Dazu gesellen sich leichte Drehbuchschwächen. So wird z. B. niemals wirklich erklärt, woher Nam-Yi seine phänomenalen Schießkünste eigentlich hat. In gewisser Weise erinnert er so an einen klassischen Western-Helden, dessen Kugeln quasi von selbst zielgenau ins Schwarze treffen. Auch, dass es einer Handvoll Leuten immer wieder gelingt, eine ganze Armee zu besiegen, kratzt gehörig an der Plausibilität. Aber das muss natürlich grundsätzlich nichts Schlechtes sein. Tatsächlich geriet WAR OF THE ARROWS auf diese Weise zu einem durchaus reizvollen Hybriden aus um Authentizität bemühter historischer Darstellung und simplifiziertem Actionspektakel. Zwar ist Nam-Yi kein cooler, sprücheklopfender Superheld, sondern trotz überragender Trefferquote und Nehmerqualität ein verletzlicher und verzweifelter Mann, doch wenn er fast im Alleingang gegen einen zahlenmäßig weit überlegenen Gegner zu Felde zieht und, lediglich mit Pfeil und Bogen bewaffnet, aus der Deckung des Waldes heraus nach und nach seine Feinde dezimiert, sind Assoziationen zu einer frühgeschichtlichen RAMBO-Variante so abwegig gar nicht mal.

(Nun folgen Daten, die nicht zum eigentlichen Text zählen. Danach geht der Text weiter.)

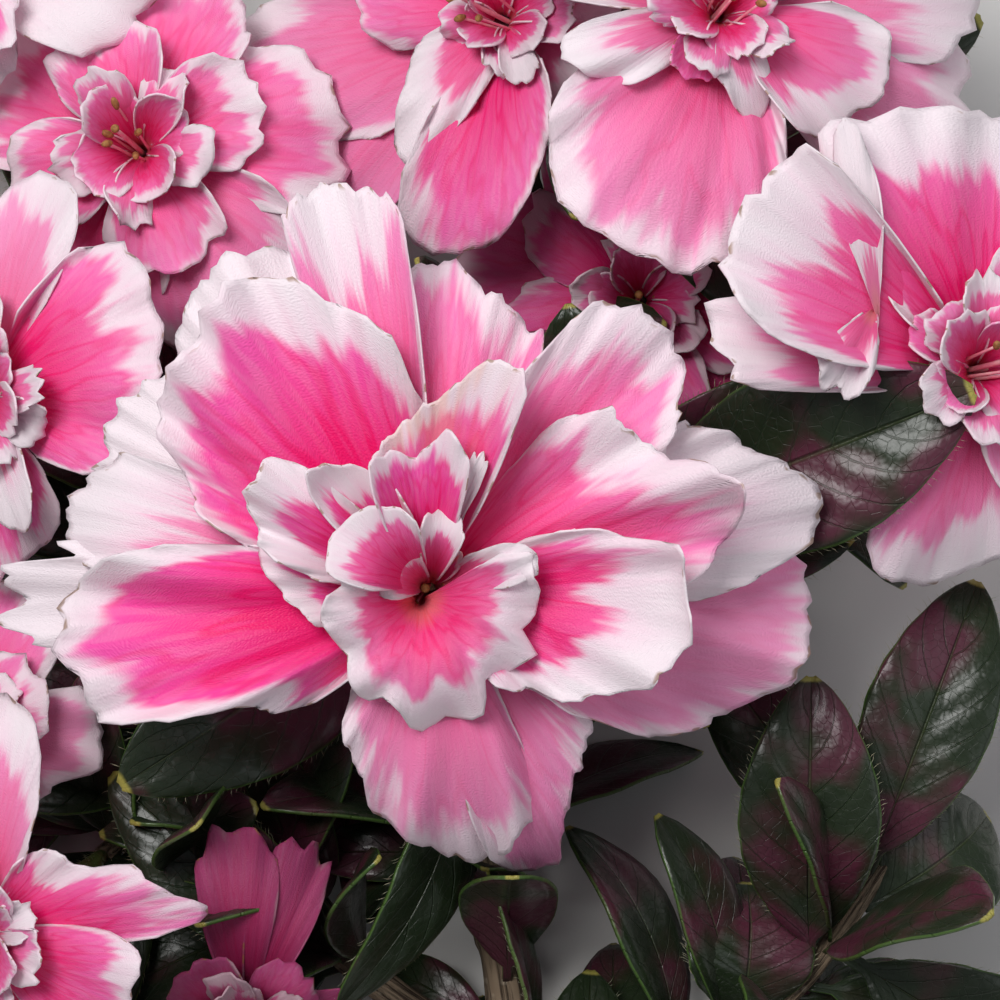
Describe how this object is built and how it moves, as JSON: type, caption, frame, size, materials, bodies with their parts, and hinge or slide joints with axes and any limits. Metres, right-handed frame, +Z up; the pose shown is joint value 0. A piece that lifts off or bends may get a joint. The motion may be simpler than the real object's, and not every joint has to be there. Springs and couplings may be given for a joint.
{
  "type": "cut azalea flowering spray",
  "caption": "Cut spray of a double-flowered azalea: a woody stem with side shoots, large ruffled pink and white blooms and glossy dark green leaves, lying down with the blooms facing up.",
  "frame": {"origin": "on the surface the spray lies on, under the middle of its box", "axes": "+Z up, the way the blooms face; +Y from the cut end of the stem toward the tips of the shoots; +X to the right as seen from the cut end"},
  "size_m": [0.172, 0.229, 0.0778],
  "materials": {
    "petal": "soft satin petal, deep pink at the heart and white at the ruffled margin",
    "leaf": "glossy leathery leaf, dark green with a bronze flush",
    "green_stalk": "matt young green, flushed red, finely haired",
    "bark": "matt grey-brown bark with fine cracks"
  },
  "bodies": {
    "root": {"stem": "bark", "bough_left": "bark", "bough_right": "bark", "shoot_behind": "bark", "shoot_between": "bark", "shoot_centre": "bark", "shoot_far_left": "bark", "shoot_leafy": "bark", "shoot_left": "bark", "shoot_low_left": "bark", "shoot_right": "bark", "shoot_top": "bark", "shoot_top_left": "bark", "shoot_top_right": "bark", "shoot_under_left": "bark", "stalk_behind": "green_stalk", "stalk_between": "green_stalk", "stalk_centre": "green_stalk", "stalk_far_left": "green_stalk", "stalk_left": "green_stalk", "stalk_low_left": "green_stalk", "stalk_right": "green_stalk", "stalk_top": "green_stalk", "stalk_top_left": "green_stalk", "stalk_top_right": "green_stalk", "stalk_under_left": "green_stalk", "bloom_behind": "petal", "bloom_between": "petal", "bloom_centre": "petal", "bloom_far_left": "petal", "bloom_left": "petal", "bloom_low_left": "petal", "bloom_right": "petal", "bloom_top": "petal", "bloom_top_left": "petal", "bloom_top_right": "petal", "bloom_under_left": "petal", "leaf_1": "leaf", "leaf_2": "leaf", "leaf_3": "leaf", "leaf_4": "leaf", "leaf_5": "leaf", "leaf_6": "leaf", "leaf_7": "leaf", "leaf_8": "leaf", "leaf_9": "leaf", "leaf_10": "leaf", "leaf_11": "leaf", "leaf_12": "leaf", "leaf_13": "leaf", "leaf_14": "leaf", "leaf_15": "leaf", "leaf_16": "leaf", "leaf_17": "leaf", "leaf_18": "leaf", "leaf_19": "leaf", "leaf_20": "leaf", "leaf_21": "leaf", "leaf_22": "leaf", "leaf_23": "leaf"}
  },
  "joints": []
}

Mag WAR OF THE ARROWS auch inhaltliche wie gestalterische Defizite haben, ist der Erfolg seinen Machern durchaus zu gönnen: Ohne nennenswerte Umwege erlebt man hier einen, trotz zweistündiger Laufzeit aufs Nötigste reduzierten Überlebenskampf vor ansprechendem historischen Hintergrund, der es glänzend versteht, seine zunächst ausladende Präsentation zu einem fast schon intimen Rachefeldzug zu verdichten, bei dem neben jeder Menge Soldaten auch die Langeweile auf der Strecke bleibt. Interessenten sollten hier weder Pfeil noch Bogen drum machen.